What we observed was that there were a few tests that sometimes passed and other times failed — thus, flaky. We were able to delegate all the different test failures to different teams by creating issues and asking them to fix or remove the flaky tests. After they addressed all the issues, we ran our builds again for the same commits, plus the flaky test fixes, so we could ensure that everything in our CI was left untouched and the actual code was not touched if it wasn’t necessary. 

Doing this over and over again, led to an increase in our successful build ratio, which we regarded as a satisfactory ratio. After we increased the success rate we set up alerts to notify us when the ratio falls below our acceptable build success rate threshold, using Grafana Alerting. When flaky tests appear, it’s highly likely that our build success rate will start decreasing again. When it reaches below our threshold, we get alerts and we create and delegate issues to the appropriate teams to fix. 

Flaky tests no more!

Well … that’s not true. Flaky tests can be all over the place, particularly in large projects. The observability layer we have added on top of our CI builds has helped us identify those tests and alert us every time they get introduced. Most of the time it’s difficult to tell if a test will be flaky just by reviewing the code and that’s why we need to monitor every test run in our CI flow. 

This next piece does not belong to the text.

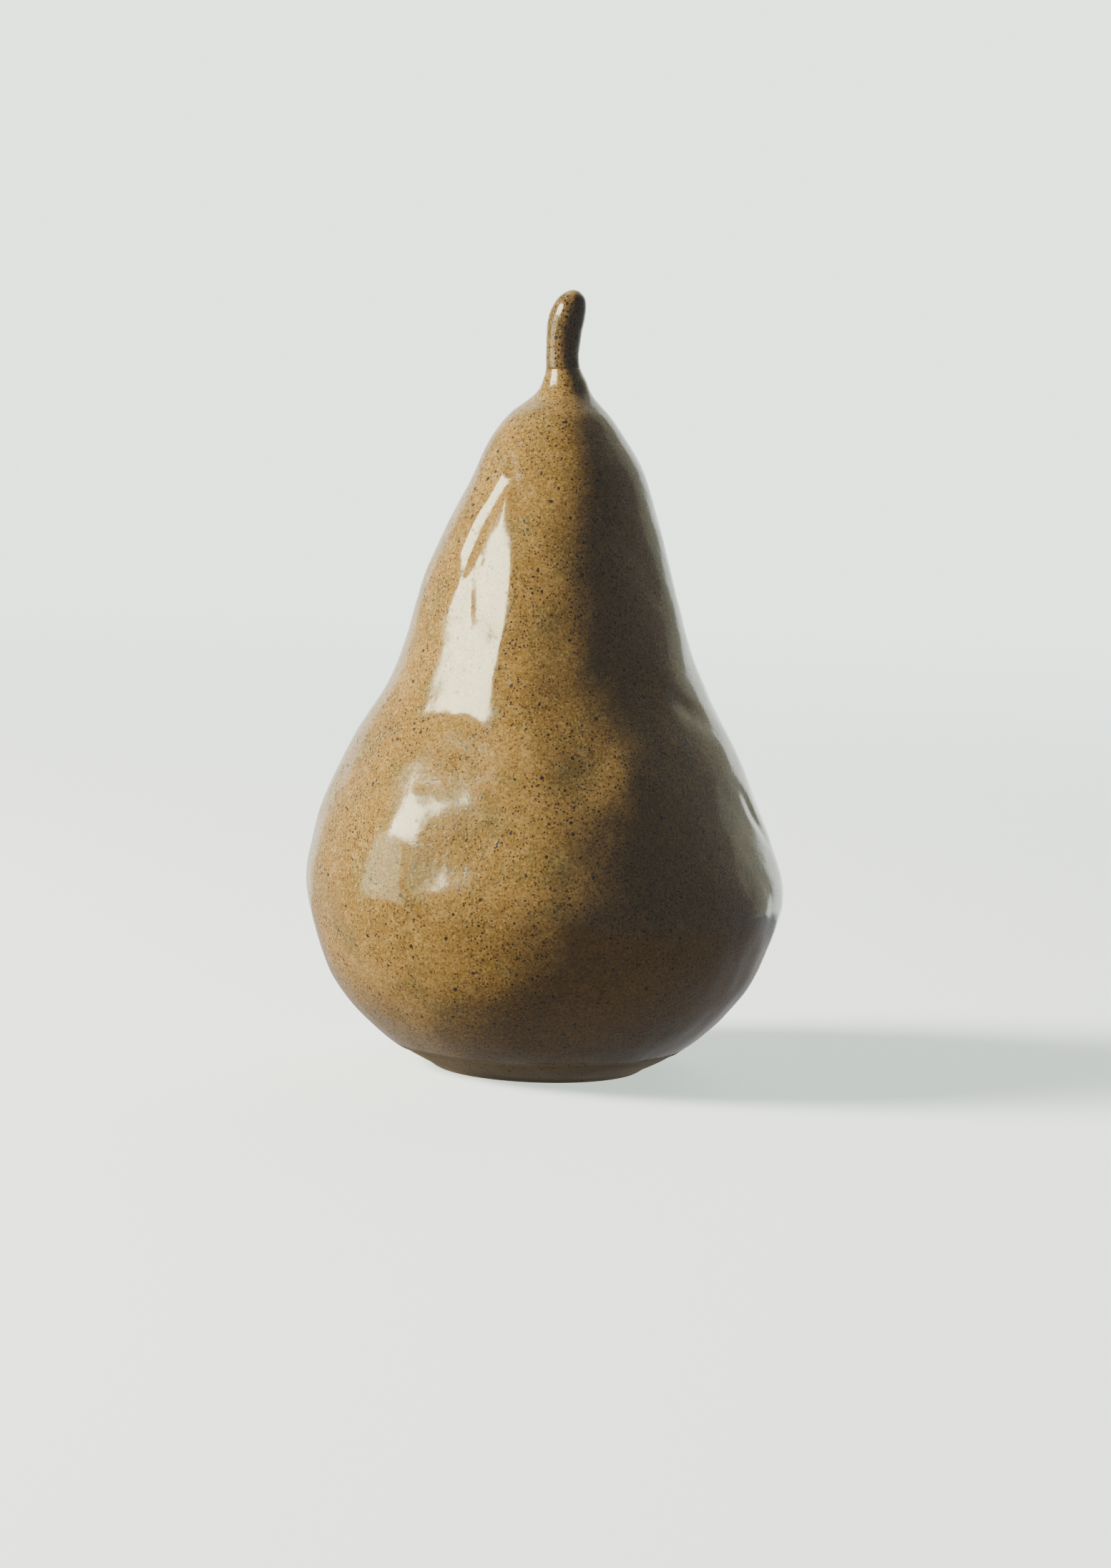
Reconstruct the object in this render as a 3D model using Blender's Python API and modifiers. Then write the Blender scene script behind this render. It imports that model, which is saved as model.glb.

Being able to use such powerful tools as Grafana with its related data sources and Drone CI gives us both a high- and low-level overview of our builds and flows. Getting the best out of the CI tool we use enables us to get 100% ownership of the whole flow and also take immediate actions which also involve other teams and divisions. That way, we can ensure that our pipelines are always healthy, Grafana is built and packaged properly, and we release the best quality products into the wild!